WORK INSTRUCTIONS: All of the material below is to be repeated exactly.

SUPPLIED MATERIAL:
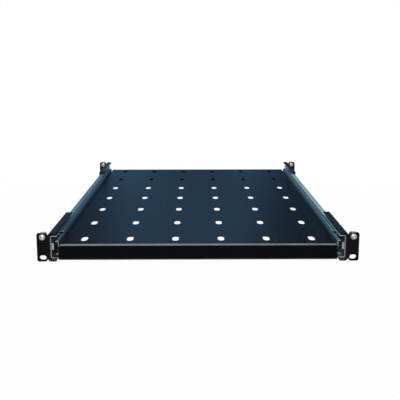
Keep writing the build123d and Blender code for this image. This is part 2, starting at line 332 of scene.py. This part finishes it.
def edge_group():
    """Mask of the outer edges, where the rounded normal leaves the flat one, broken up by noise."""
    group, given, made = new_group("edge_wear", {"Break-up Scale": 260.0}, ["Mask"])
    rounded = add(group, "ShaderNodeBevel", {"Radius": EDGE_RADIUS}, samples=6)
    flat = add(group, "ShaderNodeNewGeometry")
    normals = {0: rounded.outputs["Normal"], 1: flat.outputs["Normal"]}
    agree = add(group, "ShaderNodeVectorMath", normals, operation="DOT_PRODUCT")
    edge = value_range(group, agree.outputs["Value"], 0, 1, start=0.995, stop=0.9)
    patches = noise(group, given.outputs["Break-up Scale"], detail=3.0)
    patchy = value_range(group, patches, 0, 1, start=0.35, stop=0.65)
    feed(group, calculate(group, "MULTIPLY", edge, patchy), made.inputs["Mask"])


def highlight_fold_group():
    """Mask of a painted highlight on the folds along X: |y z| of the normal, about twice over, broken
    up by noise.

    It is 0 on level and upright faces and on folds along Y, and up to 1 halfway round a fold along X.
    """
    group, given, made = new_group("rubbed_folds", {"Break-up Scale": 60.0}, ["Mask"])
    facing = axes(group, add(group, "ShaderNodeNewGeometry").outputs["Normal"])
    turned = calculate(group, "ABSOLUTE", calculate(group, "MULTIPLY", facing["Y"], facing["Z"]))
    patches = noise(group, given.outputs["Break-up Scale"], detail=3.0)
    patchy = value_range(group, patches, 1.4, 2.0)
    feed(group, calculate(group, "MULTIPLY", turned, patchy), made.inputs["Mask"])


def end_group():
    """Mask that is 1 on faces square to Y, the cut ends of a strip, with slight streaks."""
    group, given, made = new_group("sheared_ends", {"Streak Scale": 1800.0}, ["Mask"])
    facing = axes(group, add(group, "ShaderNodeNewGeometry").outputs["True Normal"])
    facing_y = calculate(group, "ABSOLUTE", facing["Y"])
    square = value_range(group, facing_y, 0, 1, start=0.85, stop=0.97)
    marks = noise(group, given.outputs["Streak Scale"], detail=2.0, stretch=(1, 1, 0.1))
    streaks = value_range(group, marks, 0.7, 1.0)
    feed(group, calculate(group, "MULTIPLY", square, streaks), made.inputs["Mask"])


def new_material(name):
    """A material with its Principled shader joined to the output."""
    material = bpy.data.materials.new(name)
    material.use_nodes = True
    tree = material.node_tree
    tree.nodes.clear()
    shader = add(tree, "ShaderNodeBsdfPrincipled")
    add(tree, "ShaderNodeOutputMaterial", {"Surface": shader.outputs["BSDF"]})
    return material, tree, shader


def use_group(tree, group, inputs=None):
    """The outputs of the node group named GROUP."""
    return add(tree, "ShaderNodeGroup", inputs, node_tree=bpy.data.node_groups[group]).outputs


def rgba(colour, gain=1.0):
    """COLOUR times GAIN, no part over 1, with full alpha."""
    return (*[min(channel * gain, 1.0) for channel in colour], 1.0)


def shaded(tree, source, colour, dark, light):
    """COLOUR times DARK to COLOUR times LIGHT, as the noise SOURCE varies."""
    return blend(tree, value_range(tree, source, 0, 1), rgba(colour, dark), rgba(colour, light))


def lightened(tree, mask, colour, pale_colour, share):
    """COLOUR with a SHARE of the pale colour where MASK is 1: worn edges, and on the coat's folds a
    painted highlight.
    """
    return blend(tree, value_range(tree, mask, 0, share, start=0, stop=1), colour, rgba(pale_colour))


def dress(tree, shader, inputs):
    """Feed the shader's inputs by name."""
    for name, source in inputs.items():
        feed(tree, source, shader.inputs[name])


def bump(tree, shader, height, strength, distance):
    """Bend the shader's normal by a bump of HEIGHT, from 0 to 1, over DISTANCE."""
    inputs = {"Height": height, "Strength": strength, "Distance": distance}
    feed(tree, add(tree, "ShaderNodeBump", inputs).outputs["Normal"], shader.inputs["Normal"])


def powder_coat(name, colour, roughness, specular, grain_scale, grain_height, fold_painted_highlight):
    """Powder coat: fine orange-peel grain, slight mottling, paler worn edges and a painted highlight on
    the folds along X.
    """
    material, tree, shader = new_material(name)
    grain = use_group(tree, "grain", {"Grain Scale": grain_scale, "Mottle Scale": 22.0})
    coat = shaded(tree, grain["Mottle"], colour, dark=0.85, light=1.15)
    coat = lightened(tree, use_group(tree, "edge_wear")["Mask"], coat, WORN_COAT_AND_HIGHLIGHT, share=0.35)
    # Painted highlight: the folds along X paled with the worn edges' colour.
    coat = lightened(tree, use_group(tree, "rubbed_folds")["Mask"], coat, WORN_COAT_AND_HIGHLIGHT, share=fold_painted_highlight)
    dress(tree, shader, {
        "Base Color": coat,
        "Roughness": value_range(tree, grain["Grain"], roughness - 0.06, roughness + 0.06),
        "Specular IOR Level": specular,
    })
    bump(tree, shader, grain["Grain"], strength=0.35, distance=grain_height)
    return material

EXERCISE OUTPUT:
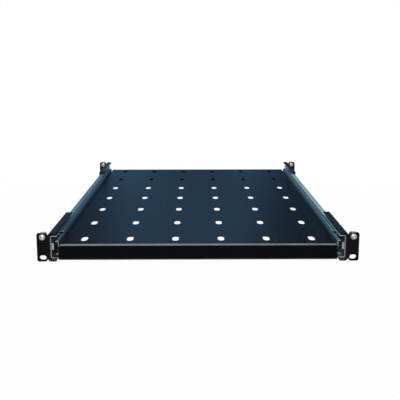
Keep writing the build123d and Blender code for this image. This is part 2, starting at line 332 of scene.py. This part finishes it.
def edge_group():
    """Mask of the outer edges, where the rounded normal leaves the flat one, broken up by noise."""
    group, given, made = new_group("edge_wear", {"Break-up Scale": 260.0}, ["Mask"])
    rounded = add(group, "ShaderNodeBevel", {"Radius": EDGE_RADIUS}, samples=6)
    flat = add(group, "ShaderNodeNewGeometry")
    normals = {0: rounded.outputs["Normal"], 1: flat.outputs["Normal"]}
    agree = add(group, "ShaderNodeVectorMath", normals, operation="DOT_PRODUCT")
    edge = value_range(group, agree.outputs["Value"], 0, 1, start=0.995, stop=0.9)
    patches = noise(group, given.outputs["Break-up Scale"], detail=3.0)
    patchy = value_range(group, patches, 0, 1, start=0.35, stop=0.65)
    feed(group, calculate(group, "MULTIPLY", edge, patchy), made.inputs["Mask"])


def highlight_fold_group():
    """Mask of a painted highlight on the folds along X: |y z| of the normal, about twice over, broken
    up by noise.

    It is 0 on level and upright faces and on folds along Y, and up to 1 halfway round a fold along X.
    """
    group, given, made = new_group("rubbed_folds", {"Break-up Scale": 60.0}, ["Mask"])
    facing = axes(group, add(group, "ShaderNodeNewGeometry").outputs["Normal"])
    turned = calculate(group, "ABSOLUTE", calculate(group, "MULTIPLY", facing["Y"], facing["Z"]))
    patches = noise(group, given.outputs["Break-up Scale"], detail=3.0)
    patchy = value_range(group, patches, 1.4, 2.0)
    feed(group, calculate(group, "MULTIPLY", turned, patchy), made.inputs["Mask"])


def end_group():
    """Mask that is 1 on faces square to Y, the cut ends of a strip, with slight streaks."""
    group, given, made = new_group("sheared_ends", {"Streak Scale": 1800.0}, ["Mask"])
    facing = axes(group, add(group, "ShaderNodeNewGeometry").outputs["True Normal"])
    facing_y = calculate(group, "ABSOLUTE", facing["Y"])
    square = value_range(group, facing_y, 0, 1, start=0.85, stop=0.97)
    marks = noise(group, given.outputs["Streak Scale"], detail=2.0, stretch=(1, 1, 0.1))
    streaks = value_range(group, marks, 0.7, 1.0)
    feed(group, calculate(group, "MULTIPLY", square, streaks), made.inputs["Mask"])


def new_material(name):
    """A material with its Principled shader joined to the output."""
    material = bpy.data.materials.new(name)
    material.use_nodes = True
    tree = material.node_tree
    tree.nodes.clear()
    shader = add(tree, "ShaderNodeBsdfPrincipled")
    add(tree, "ShaderNodeOutputMaterial", {"Surface": shader.outputs["BSDF"]})
    return material, tree, shader


def use_group(tree, group, inputs=None):
    """The outputs of the node group named GROUP."""
    return add(tree, "ShaderNodeGroup", inputs, node_tree=bpy.data.node_groups[group]).outputs


def rgba(colour, gain=1.0):
    """COLOUR times GAIN, no part over 1, with full alpha."""
    return (*[min(channel * gain, 1.0) for channel in colour], 1.0)


def shaded(tree, source, colour, dark, light):
    """COLOUR times DARK to COLOUR times LIGHT, as the noise SOURCE varies."""
    return blend(tree, value_range(tree, source, 0, 1), rgba(colour, dark), rgba(colour, light))


def lightened(tree, mask, colour, pale_colour, share):
    """COLOUR with a SHARE of the pale colour where MASK is 1: worn edges, and on the coat's folds a
    painted highlight.
    """
    return blend(tree, value_range(tree, mask, 0, share, start=0, stop=1), colour, rgba(pale_colour))


def dress(tree, shader, inputs):
    """Feed the shader's inputs by name."""
    for name, source in inputs.items():
        feed(tree, source, shader.inputs[name])


def bump(tree, shader, height, strength, distance):
    """Bend the shader's normal by a bump of HEIGHT, from 0 to 1, over DISTANCE."""
    inputs = {"Height": height, "Strength": strength, "Distance": distance}
    feed(tree, add(tree, "ShaderNodeBump", inputs).outputs["Normal"], shader.inputs["Normal"])


def powder_coat(name, colour, roughness, specular, grain_scale, grain_height, fold_painted_highlight):
    """Powder coat: fine orange-peel grain, slight mottling, paler worn edges and a painted highlight on
    the folds along X.
    """
    material, tree, shader = new_material(name)
    grain = use_group(tree, "grain", {"Grain Scale": grain_scale, "Mottle Scale": 22.0})
    coat = shaded(tree, grain["Mottle"], colour, dark=0.85, light=1.15)
    coat = lightened(tree, use_group(tree, "edge_wear")["Mask"], coat, WORN_COAT_AND_HIGHLIGHT, share=0.35)
    # Painted highlight: the folds along X paled with the worn edges' colour.
    coat = lightened(tree, use_group(tree, "rubbed_folds")["Mask"], coat, WORN_COAT_AND_HIGHLIGHT, share=fold_painted_highlight)
    dress(tree, shader, {
        "Base Color": coat,
        "Roughness": value_range(tree, grain["Grain"], roughness - 0.06, roughness + 0.06),
        "Specular IOR Level": specular,
    })
    bump(tree, shader, grain["Grain"], strength=0.35, distance=grain_height)
    return material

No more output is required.